À medida que avanço na leitura da coletânea de contos e novelas «La Faille Humaine» de Henning Mankell, vão-se destacando algumas das principais características identificadoras das histórias protagonizadas pelo inspetor Kurt Wallander.
Em primeiro lugar há a meteorologia. Invariavelmente encontramo-nos no longo inverno escandinavo, com a primavera a surgir, ano após ano, mais tarde.
Há depois a saúde do protagonista, com ele afetado por gripes ou dores de dentes, pelos efeitos das agressões sofridas ou, nos romances mais recentes, com os indícios de um alzheimer, que já lhe afetou o progenitor e lhe assombra os receios quanto ao futuro.
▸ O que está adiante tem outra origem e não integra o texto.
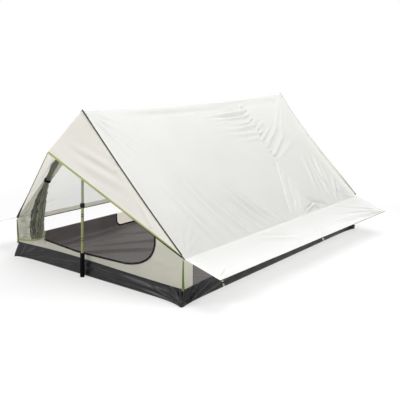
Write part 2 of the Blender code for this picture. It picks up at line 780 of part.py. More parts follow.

Outra constante é a tendência do personagem em se ver inesperadamente numa luta direta e solitária contra o assassino, pondo-se em perigo sem quase disso se dar conta.
Mas, porventura, o aspeto mais interessante de todas as personagens criadas por Mankell é o seu lado secreto, aquilo que escapa ao conhecimento dos vizinhos e familiares, muito embora constitua o móbil para o crime.
Em «A Morte do Fotógrafo» o homicida é um clérigo de Lund que descobre o prolongado adultério da mulher, quando ela lho conta à beira da morte. A ira leva-o a procurar o companheiro de uma excursão à Áustria, sete anos atrás, para se vingar da afronta. No entretanto, Wallander descobrira vertentes singulares sobre a vítima, mormente esse entretenimento de criar imagens deformadas de conhecidos políticos, quando se encerrava duas noites por semana na sua câmara escura. Ou a indiferença para com a filha deficiente, internada, quase desde a nascença, numa instituição e a quem nunca visitava.
Essa escusa do maniqueísmo também está presente no conto «O Homem na Praia»: a vítima é um homem que perdera o filho, alguns anos atrás, num crime nunca esclarecido e se entretivera, desde então, a assediar a juíza responsável pelo arquivamento do caso. Fora o marido dela que, vendo-a demasiado enfraquecida pela doença incurável para resistir às investidas do agressor, o matara sem qualquer escrúpulo.
No próprio conto, que dá título ao livro, não é tarefa fácil discernir entre os que possam ser os bons e os maus. O assassino da merceeira de Jägersno é um refugiado político sul-africano incapaz de se adaptar aos requisitos de sobrevivência na Europa e apostara no roubo como modo de vida.
Quer ele, quer o marido da juíza da história anterior, acabam por se suicidar à frente de Wallander, sem que disso os possa impedir.
Confesso que tendo vivido três verões na Suécia e na Noruega não encontro muita semelhança entre o que aqui se revela e a ideia que, então, fiz dos respetivos povos. Terei sido, provavelmente, iludido pelas aparências de uma bonomia coletiva capaz de esconder eficientemente o seu mal-estar profundo.